Securities regulators are suing Gryphon Partners, accusing the $265 million Dallas hedge fund of engaging in an "illegal trading scheme" in conjunction with three dozen small-cap private stock placements. The securities fraud charges against Gryphon, led by Edwin "Bucky" Lyon IV, arise from a more than two-year-old investigation into allegations of manipulative trading in the $22 billion-a-year market for PIPEs, or private investments in public equity. The Securities and Exchange Commission, in a civil lawsuit filed Tuesday in New York federal court, allege Gryphon and Lyon "realized more than $6.5 million in ill-gotten gains" from 2001 through 2004. Regulators allege Gryphon illegally shorted shares of at least 35 companies that sold discounted stock in PIPEs, a type of financing favored by small-cap companies in desperate need of cash. The SEC contends Gryphon "employed a variety of deceptive trading techniques" and misappropriated inside information to carry out its scheme. An attorney for Gryphon could not immediately be reached for comment. A short sale is a market bet that stock will decline in price. It's common for shares of a company doing a PIPE to decline after a deal is announced as investors adjust to a flood of discounted stock hitting the market. It's legal for investors in a PIPE deal to short a stock after the transaction is announced. But it's generally illegal to do so before the deal closes and is made public.

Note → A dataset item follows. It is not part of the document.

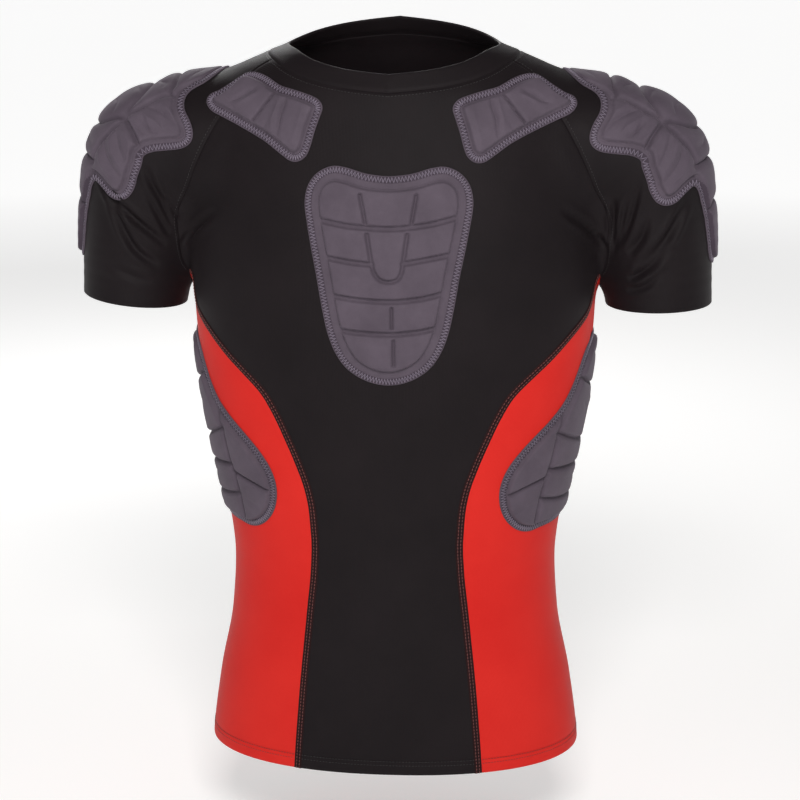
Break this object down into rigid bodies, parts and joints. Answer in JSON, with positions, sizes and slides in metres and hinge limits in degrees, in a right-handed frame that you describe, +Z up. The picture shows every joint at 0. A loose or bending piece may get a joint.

The SEC filed the civil suit after talks aimed at negotiating a settlement broke down. TheStreet.com previously reported that Gryphon
told investors it was interested in settling with the SEC. But people familiar with the negotiations say the hedge fund balked at the amount of money the SEC was seeking. Regulators were believed to be seeking a penalty of at least $16 million, which is similar to one paid earlier this year by Jeffrey Thorp and his Langley Capital hedge fund. Langley carried out what regulators called an illegal short-selling scheme tied to 23 separate PIPE deals from 2000 to 2002. Gryphon, even as it was trying to negotiate a settlement, told its investors that it had done nothing wrong. But Lyon told investors this summer that settling with the SEC was in the best interests of the fund and investors. In the negotiations with the SEC, Gryphon hired securities law guru John Coffee , a professor at Columbia University School of Law and an expert on insider trading, to lobby for its cause. TheStreet.com first reported a year ago that Gryphon was under investigation in the PIPEs probe. "Bucky Lyon and Gryphon Partners made millions of dollars of illegal profits by employing a trading strategy whose success depended on telling lies to PIPE issuers," says Scott Friestad, an associate director in the SEC's enforcement division. "To address this misconduct, we're planning to pursue significant penalties and sanctions against the defendants."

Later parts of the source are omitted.